## Information shown

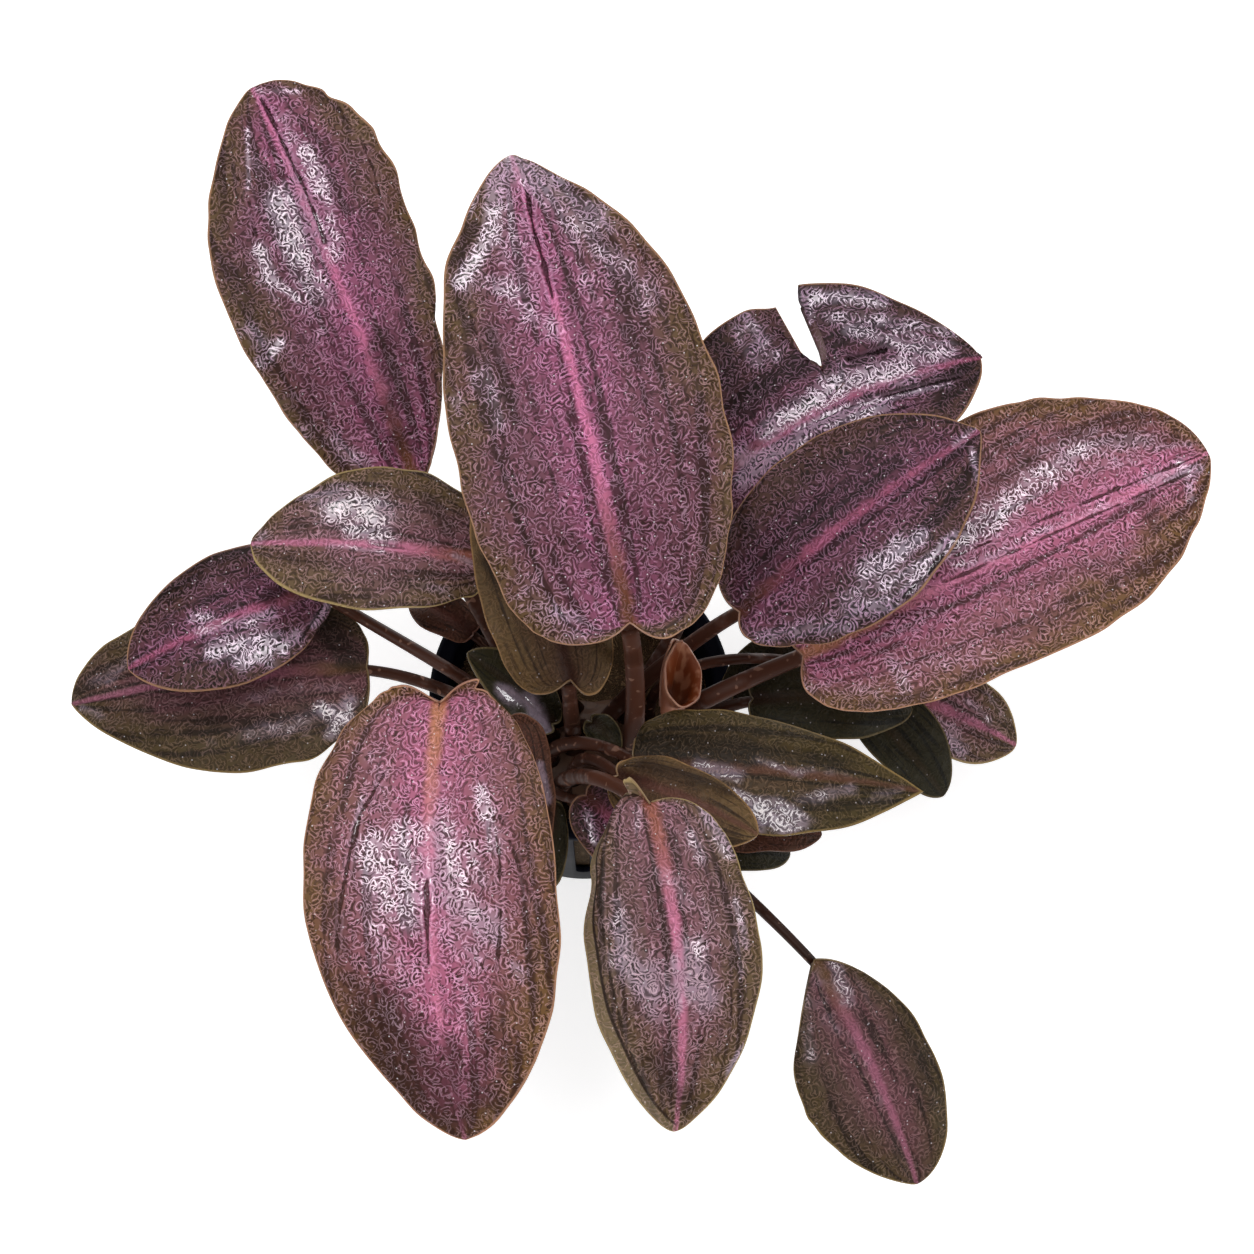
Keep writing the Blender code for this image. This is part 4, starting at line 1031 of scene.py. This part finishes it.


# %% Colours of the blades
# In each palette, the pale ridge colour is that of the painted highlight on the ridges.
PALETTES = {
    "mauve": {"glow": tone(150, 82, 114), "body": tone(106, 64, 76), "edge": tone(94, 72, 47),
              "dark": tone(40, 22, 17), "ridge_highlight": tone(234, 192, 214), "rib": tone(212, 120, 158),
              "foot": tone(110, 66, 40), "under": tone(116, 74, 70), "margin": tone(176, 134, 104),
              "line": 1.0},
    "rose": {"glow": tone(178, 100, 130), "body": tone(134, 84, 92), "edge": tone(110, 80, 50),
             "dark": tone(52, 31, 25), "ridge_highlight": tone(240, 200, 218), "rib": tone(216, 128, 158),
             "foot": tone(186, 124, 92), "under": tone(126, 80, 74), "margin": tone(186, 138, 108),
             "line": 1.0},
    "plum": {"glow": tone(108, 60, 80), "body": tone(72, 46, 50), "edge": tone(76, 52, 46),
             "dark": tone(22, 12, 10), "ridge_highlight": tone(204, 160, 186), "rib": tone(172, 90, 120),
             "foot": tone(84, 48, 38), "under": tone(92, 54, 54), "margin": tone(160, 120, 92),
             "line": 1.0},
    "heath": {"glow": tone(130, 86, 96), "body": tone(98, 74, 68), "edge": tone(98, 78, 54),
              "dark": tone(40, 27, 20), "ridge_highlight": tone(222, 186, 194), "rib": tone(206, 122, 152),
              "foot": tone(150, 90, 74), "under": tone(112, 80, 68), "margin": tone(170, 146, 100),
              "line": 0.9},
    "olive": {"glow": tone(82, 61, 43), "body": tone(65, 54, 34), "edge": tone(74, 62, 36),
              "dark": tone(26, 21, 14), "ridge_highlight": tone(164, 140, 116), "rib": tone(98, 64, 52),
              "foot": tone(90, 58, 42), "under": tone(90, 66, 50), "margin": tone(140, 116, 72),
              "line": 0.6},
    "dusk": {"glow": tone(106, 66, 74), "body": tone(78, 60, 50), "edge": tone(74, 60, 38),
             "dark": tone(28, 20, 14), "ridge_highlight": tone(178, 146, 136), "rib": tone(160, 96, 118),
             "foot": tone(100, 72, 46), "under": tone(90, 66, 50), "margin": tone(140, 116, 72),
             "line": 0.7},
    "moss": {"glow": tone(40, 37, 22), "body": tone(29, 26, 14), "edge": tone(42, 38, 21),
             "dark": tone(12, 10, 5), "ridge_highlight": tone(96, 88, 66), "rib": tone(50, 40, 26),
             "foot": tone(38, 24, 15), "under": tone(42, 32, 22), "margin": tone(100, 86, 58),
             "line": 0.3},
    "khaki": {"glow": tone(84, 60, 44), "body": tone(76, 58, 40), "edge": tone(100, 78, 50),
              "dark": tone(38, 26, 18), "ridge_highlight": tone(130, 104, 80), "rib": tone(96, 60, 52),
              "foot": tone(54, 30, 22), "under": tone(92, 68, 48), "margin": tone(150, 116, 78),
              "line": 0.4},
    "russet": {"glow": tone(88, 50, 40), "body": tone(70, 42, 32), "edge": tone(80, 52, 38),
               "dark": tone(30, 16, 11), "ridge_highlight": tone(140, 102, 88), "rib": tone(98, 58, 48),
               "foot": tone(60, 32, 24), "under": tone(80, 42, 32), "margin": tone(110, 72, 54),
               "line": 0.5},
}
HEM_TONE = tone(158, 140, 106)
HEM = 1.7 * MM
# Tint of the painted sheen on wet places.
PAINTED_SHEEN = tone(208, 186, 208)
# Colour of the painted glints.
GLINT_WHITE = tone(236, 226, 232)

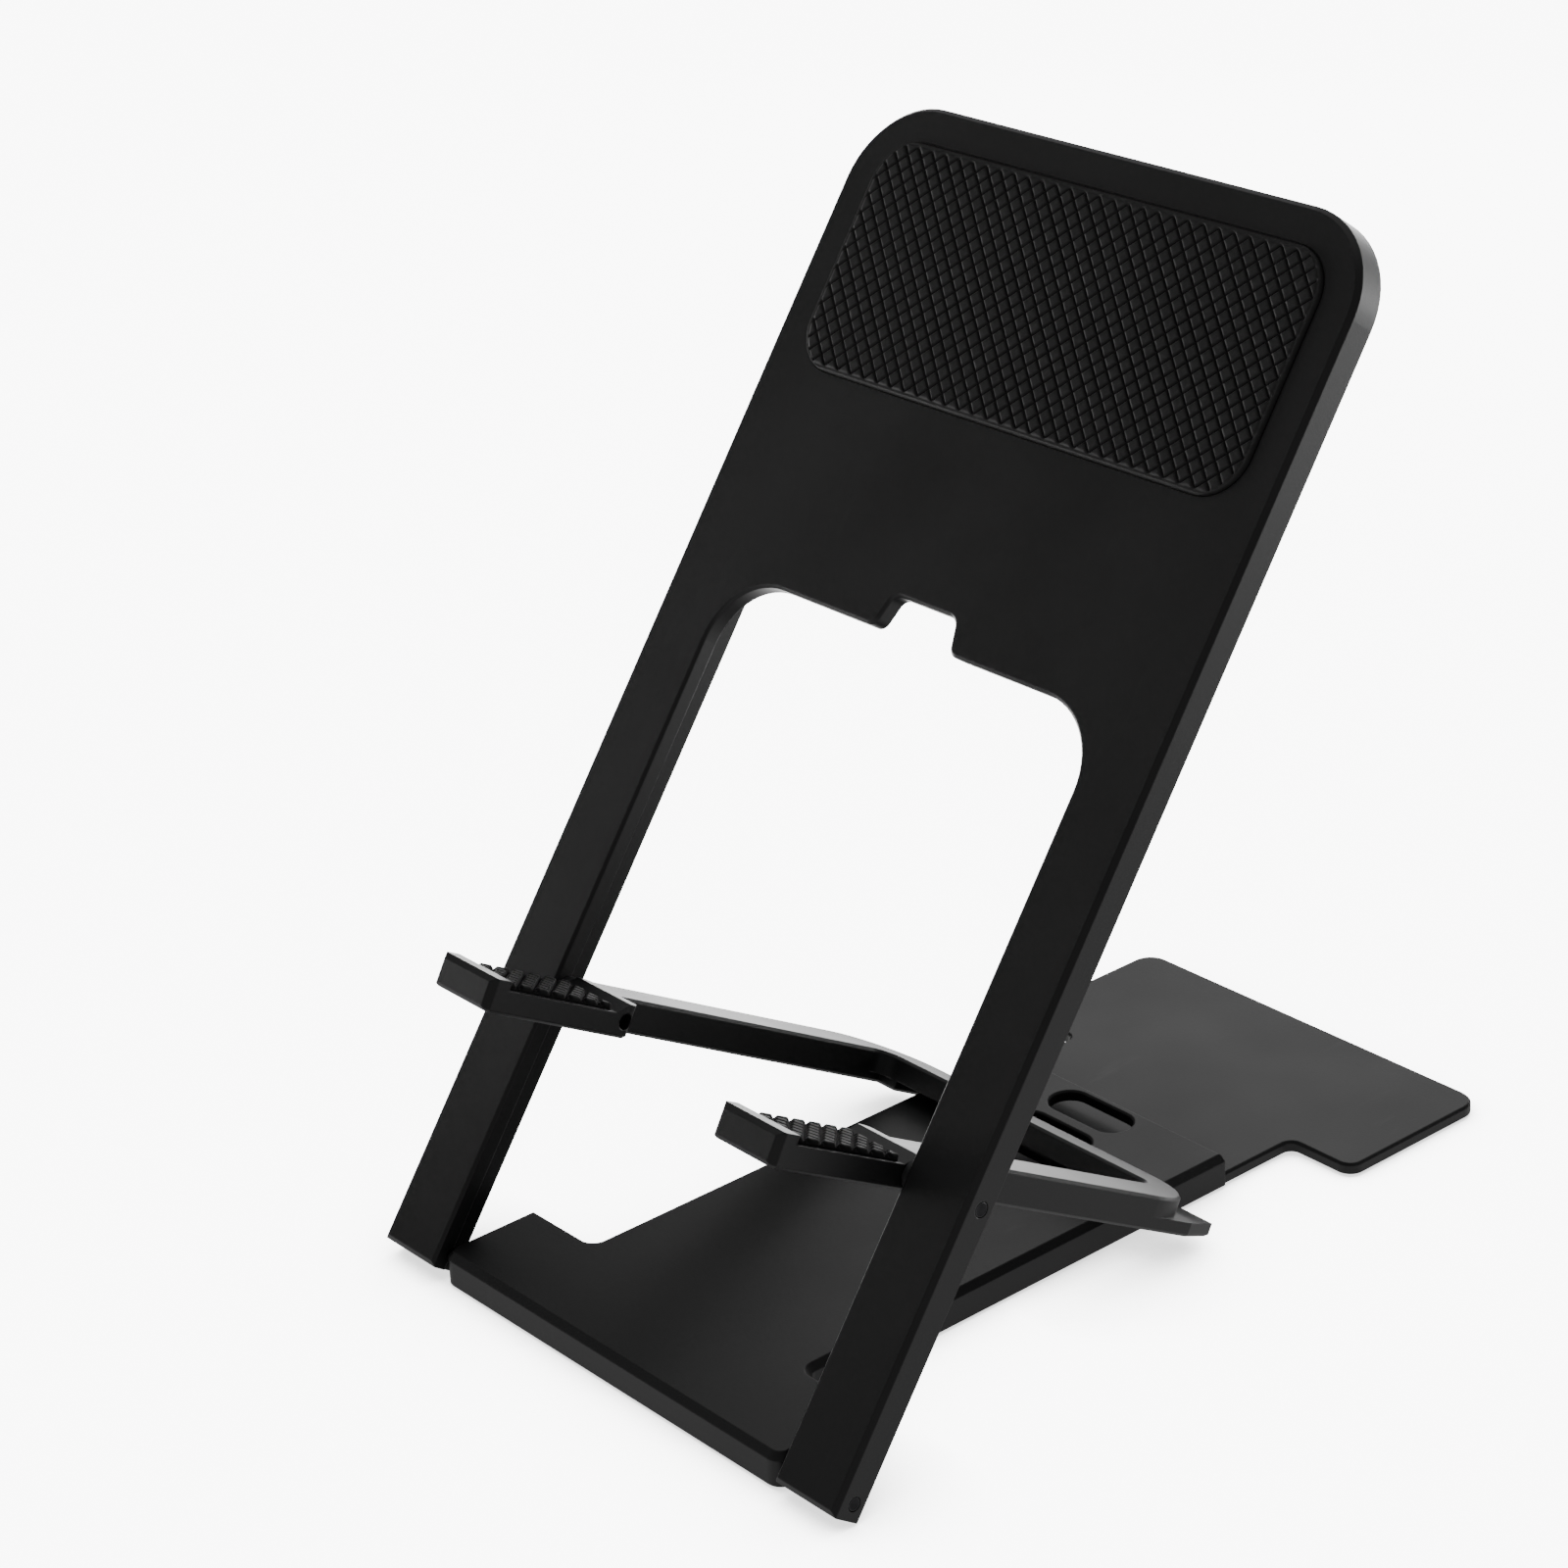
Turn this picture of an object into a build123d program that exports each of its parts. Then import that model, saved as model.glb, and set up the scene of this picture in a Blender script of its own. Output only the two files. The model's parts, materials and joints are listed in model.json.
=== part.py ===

## Work to do
Quote the entire listing above exactly.

## Exercise solution
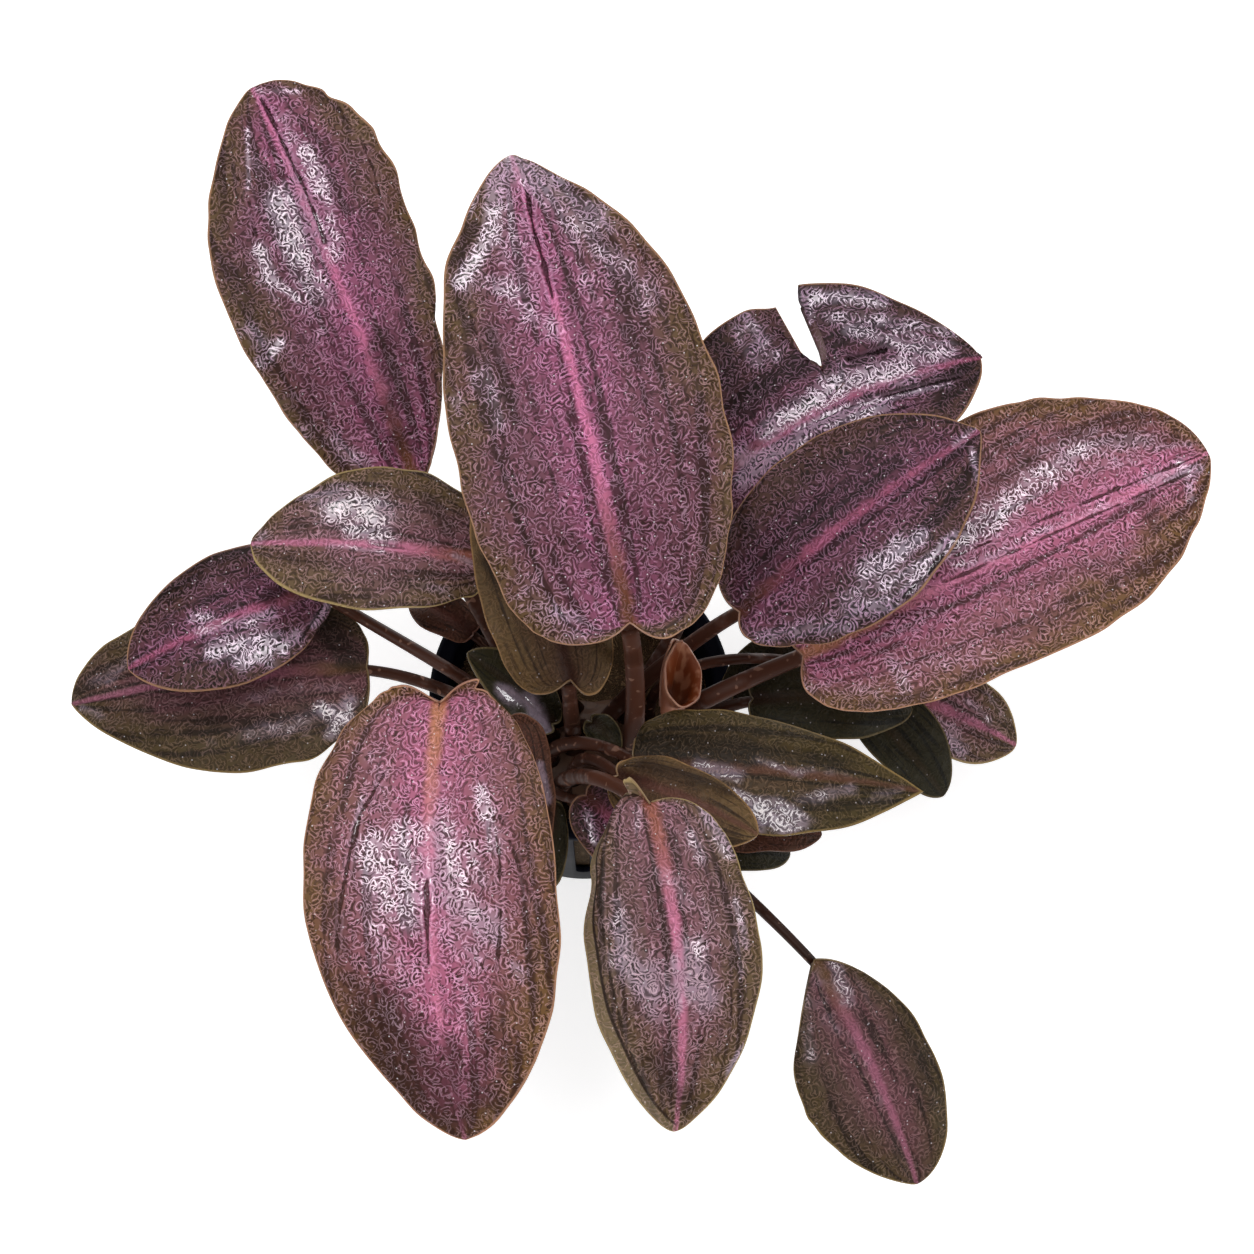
Keep writing the Blender code for this image. This is part 4, starting at line 1031 of scene.py. This part finishes it.


# %% Colours of the blades
# In each palette, the pale ridge colour is that of the painted highlight on the ridges.
PALETTES = {
    "mauve": {"glow": tone(150, 82, 114), "body": tone(106, 64, 76), "edge": tone(94, 72, 47),
              "dark": tone(40, 22, 17), "ridge_highlight": tone(234, 192, 214), "rib": tone(212, 120, 158),
              "foot": tone(110, 66, 40), "under": tone(116, 74, 70), "margin": tone(176, 134, 104),
              "line": 1.0},
    "rose": {"glow": tone(178, 100, 130), "body": tone(134, 84, 92), "edge": tone(110, 80, 50),
             "dark": tone(52, 31, 25), "ridge_highlight": tone(240, 200, 218), "rib": tone(216, 128, 158),
             "foot": tone(186, 124, 92), "under": tone(126, 80, 74), "margin": tone(186, 138, 108),
             "line": 1.0},
    "plum": {"glow": tone(108, 60, 80), "body": tone(72, 46, 50), "edge": tone(76, 52, 46),
             "dark": tone(22, 12, 10), "ridge_highlight": tone(204, 160, 186), "rib": tone(172, 90, 120),
             "foot": tone(84, 48, 38), "under": tone(92, 54, 54), "margin": tone(160, 120, 92),
             "line": 1.0},
    "heath": {"glow": tone(130, 86, 96), "body": tone(98, 74, 68), "edge": tone(98, 78, 54),
              "dark": tone(40, 27, 20), "ridge_highlight": tone(222, 186, 194), "rib": tone(206, 122, 152),
              "foot": tone(150, 90, 74), "under": tone(112, 80, 68), "margin": tone(170, 146, 100),
              "line": 0.9},
    "olive": {"glow": tone(82, 61, 43), "body": tone(65, 54, 34), "edge": tone(74, 62, 36),
              "dark": tone(26, 21, 14), "ridge_highlight": tone(164, 140, 116), "rib": tone(98, 64, 52),
              "foot": tone(90, 58, 42), "under": tone(90, 66, 50), "margin": tone(140, 116, 72),
              "line": 0.6},
    "dusk": {"glow": tone(106, 66, 74), "body": tone(78, 60, 50), "edge": tone(74, 60, 38),
             "dark": tone(28, 20, 14), "ridge_highlight": tone(178, 146, 136), "rib": tone(160, 96, 118),
             "foot": tone(100, 72, 46), "under": tone(90, 66, 50), "margin": tone(140, 116, 72),
             "line": 0.7},
    "moss": {"glow": tone(40, 37, 22), "body": tone(29, 26, 14), "edge": tone(42, 38, 21),
             "dark": tone(12, 10, 5), "ridge_highlight": tone(96, 88, 66), "rib": tone(50, 40, 26),
             "foot": tone(38, 24, 15), "under": tone(42, 32, 22), "margin": tone(100, 86, 58),
             "line": 0.3},
    "khaki": {"glow": tone(84, 60, 44), "body": tone(76, 58, 40), "edge": tone(100, 78, 50),
              "dark": tone(38, 26, 18), "ridge_highlight": tone(130, 104, 80), "rib": tone(96, 60, 52),
              "foot": tone(54, 30, 22), "under": tone(92, 68, 48), "margin": tone(150, 116, 78),
              "line": 0.4},
    "russet": {"glow": tone(88, 50, 40), "body": tone(70, 42, 32), "edge": tone(80, 52, 38),
               "dark": tone(30, 16, 11), "ridge_highlight": tone(140, 102, 88), "rib": tone(98, 58, 48),
               "foot": tone(60, 32, 24), "under": tone(80, 42, 32), "margin": tone(110, 72, 54),
               "line": 0.5},
}
HEM_TONE = tone(158, 140, 106)
HEM = 1.7 * MM
# Tint of the painted sheen on wet places.
PAINTED_SHEEN = tone(208, 186, 208)
# Colour of the painted glints.
GLINT_WHITE = tone(236, 226, 232)

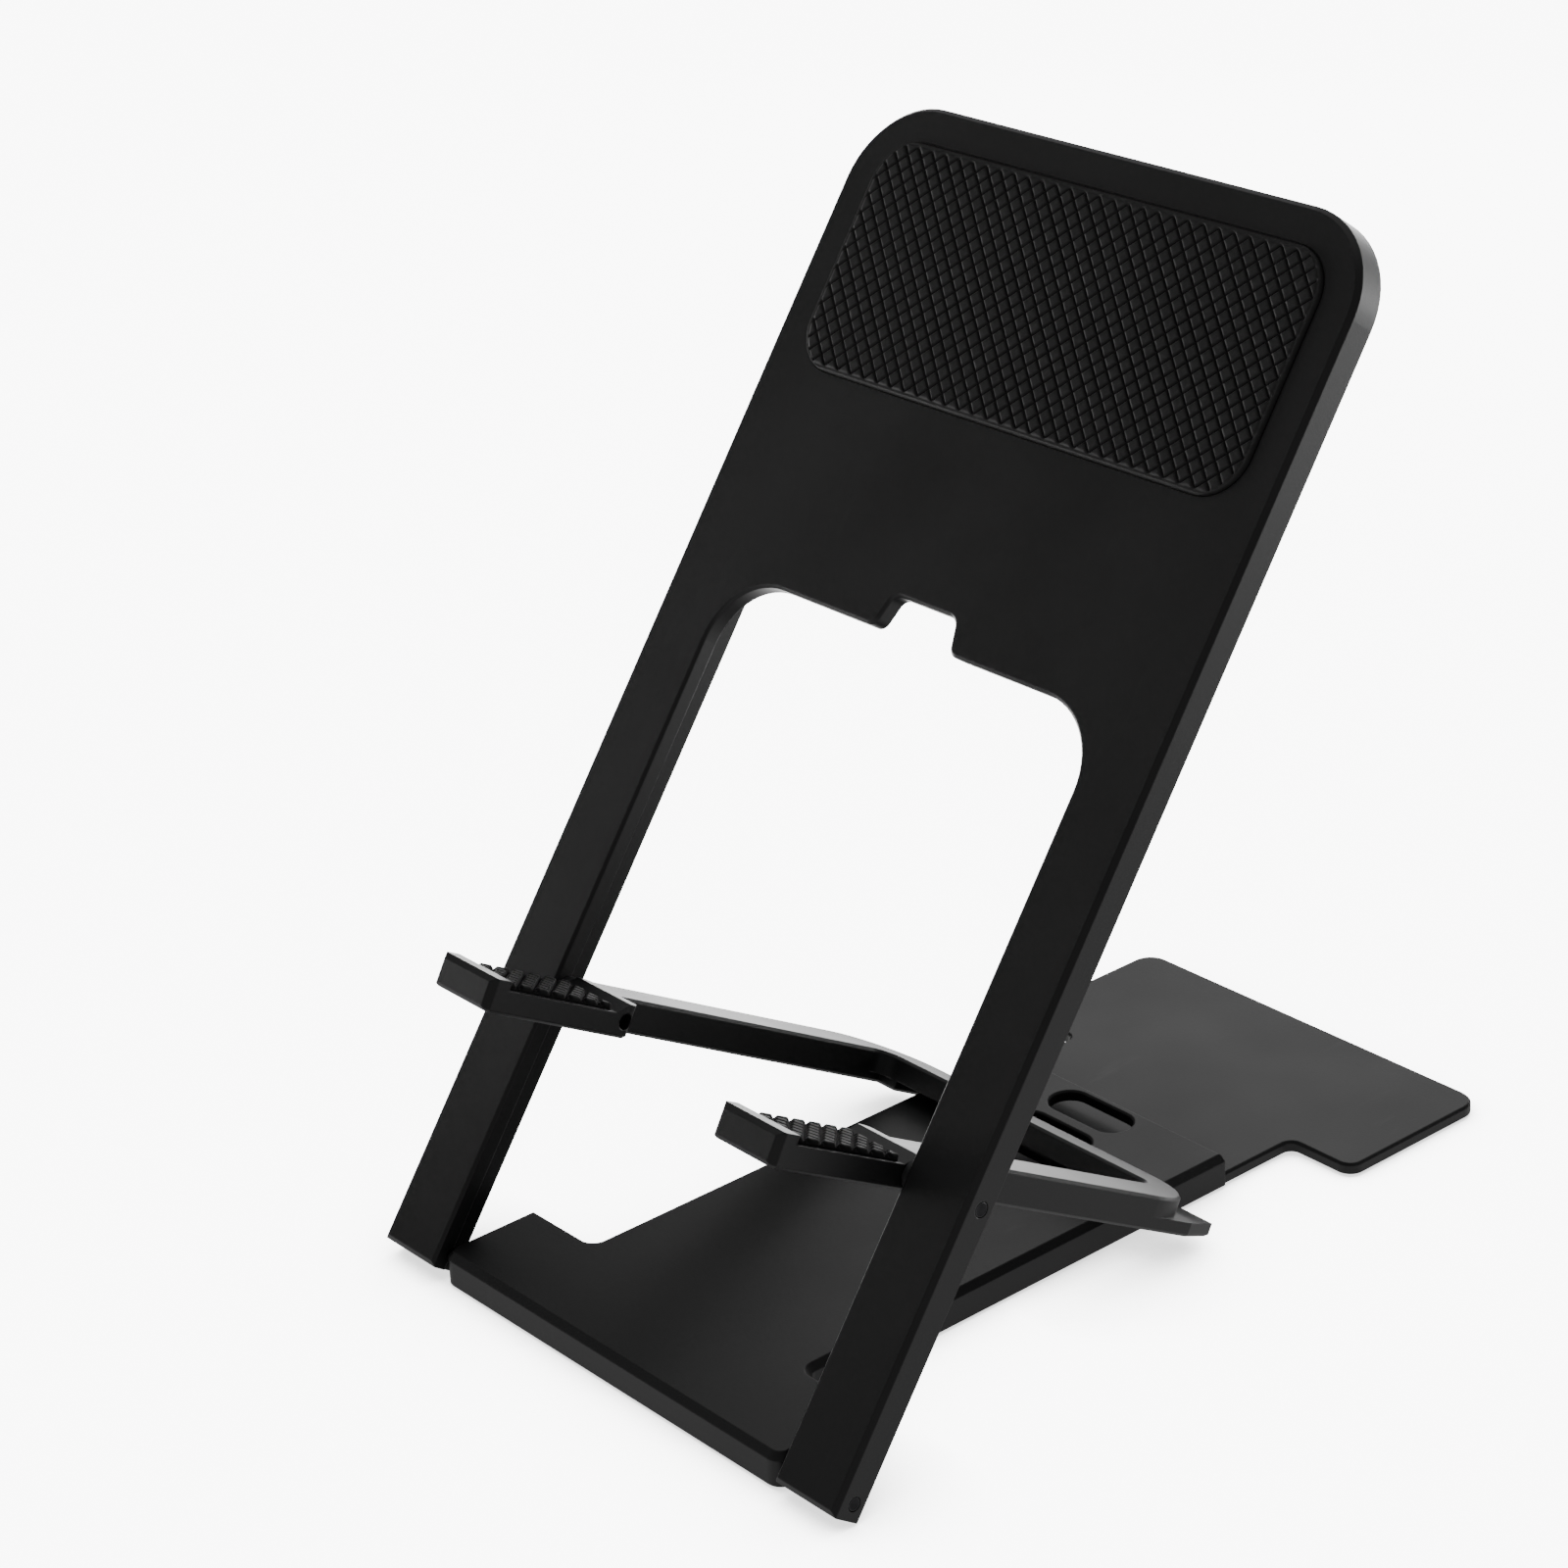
Turn this picture of an object into a build123d program that exports each of its parts. Then import that model, saved as model.glb, and set up the scene of this picture in a Blender script of its own. Output only the two files. The model's parts, materials and joints are listed in model.json.
=== part.py ===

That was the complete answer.